Is it really a good idea to mount the mini-sub on the bottom of the mothership?

This would prevent the mothership from resting on the bottom, and would make the
mini-sub difficult to access (for maintenence or other reasons) while in port.

Peter Coates said...

Hi Anonymous

I think the smaller sub in belly arrangement minimises the number of hatches in the smaller sub to just one. The fewer the hatches the stronger the pressure hull(s) for the smaller sub.

Also easier to enter the smaller sub from larger sub (no need to swim from larger to smaller) and the draught of the combined larger and smaller sub is less (ie. better for concealment).

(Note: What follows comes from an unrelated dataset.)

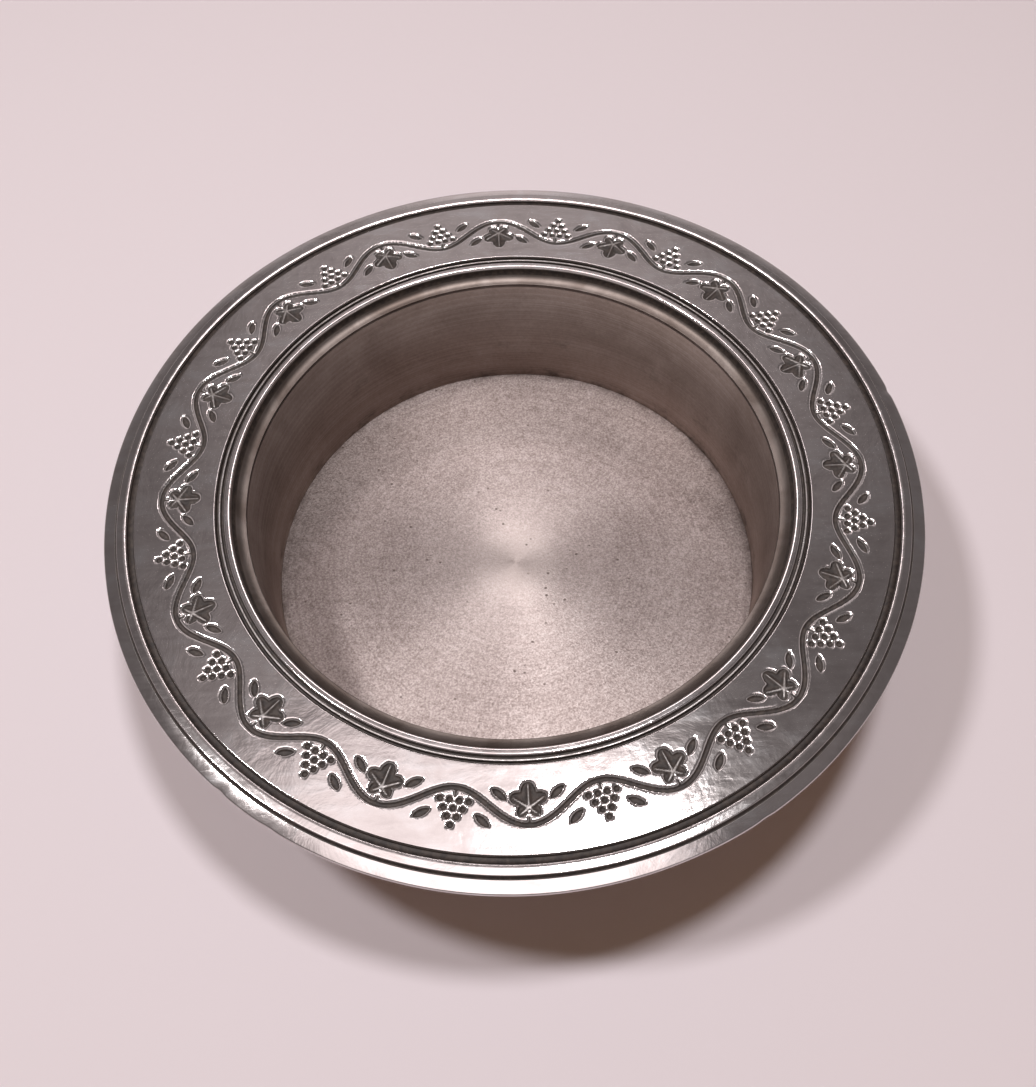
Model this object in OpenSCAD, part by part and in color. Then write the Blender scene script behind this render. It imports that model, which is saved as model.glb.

Re "make the mini-sub difficult to access (for maintenence or other reasons) while in port" I suspect the smaller sub would detach from the larger sub before they enter the port - then each tie-up to the wharf seperately.

Regards

Pete

Anonymous said...

Don't rescue subs like the DSRV (Deep Submergence Rescue Vehicle) need a hatch on the bottom anyway
to rescue crews from damaged subs?:

https://en.wikipedia.org/wiki/Escape_trunk#DSRV_rescue

Peter Coates said...

Hi Anonymous [at August 20, 2015 at 1:18 AM]

You may well be right.

I have altered the text along the lines: The belly arrangement and even existence of the Losharik may also be Russian science-fiction/propaganda. A more conventional smaller sub like the 55 ton Project 1855 Priz class Deep Submergence Rescue Vehicle (DSRV) seems more credible. The four known active Priz class DSRVs would be small enough to have on hand at each of Russia major naval bases (Pacific, Northern, Black Sea and Baltic Fleet).

A Priz would connect to the back of a mothersub (on secret missions) or be delivered by crane by a Pionier Moskvyy class submersible support ships for overt missions.

The crew of the DSRV will maneuver the DSRV above the upper hatch of the escape trunk and then latch on to the submarine (whose crew needs to be rescued) using the built-in eyes on the outer hull of the submarine (in distress). Most submarines do not have the built-in eyes and rely on the DSRV establishing a watertight seal on the area surrounding the hatch.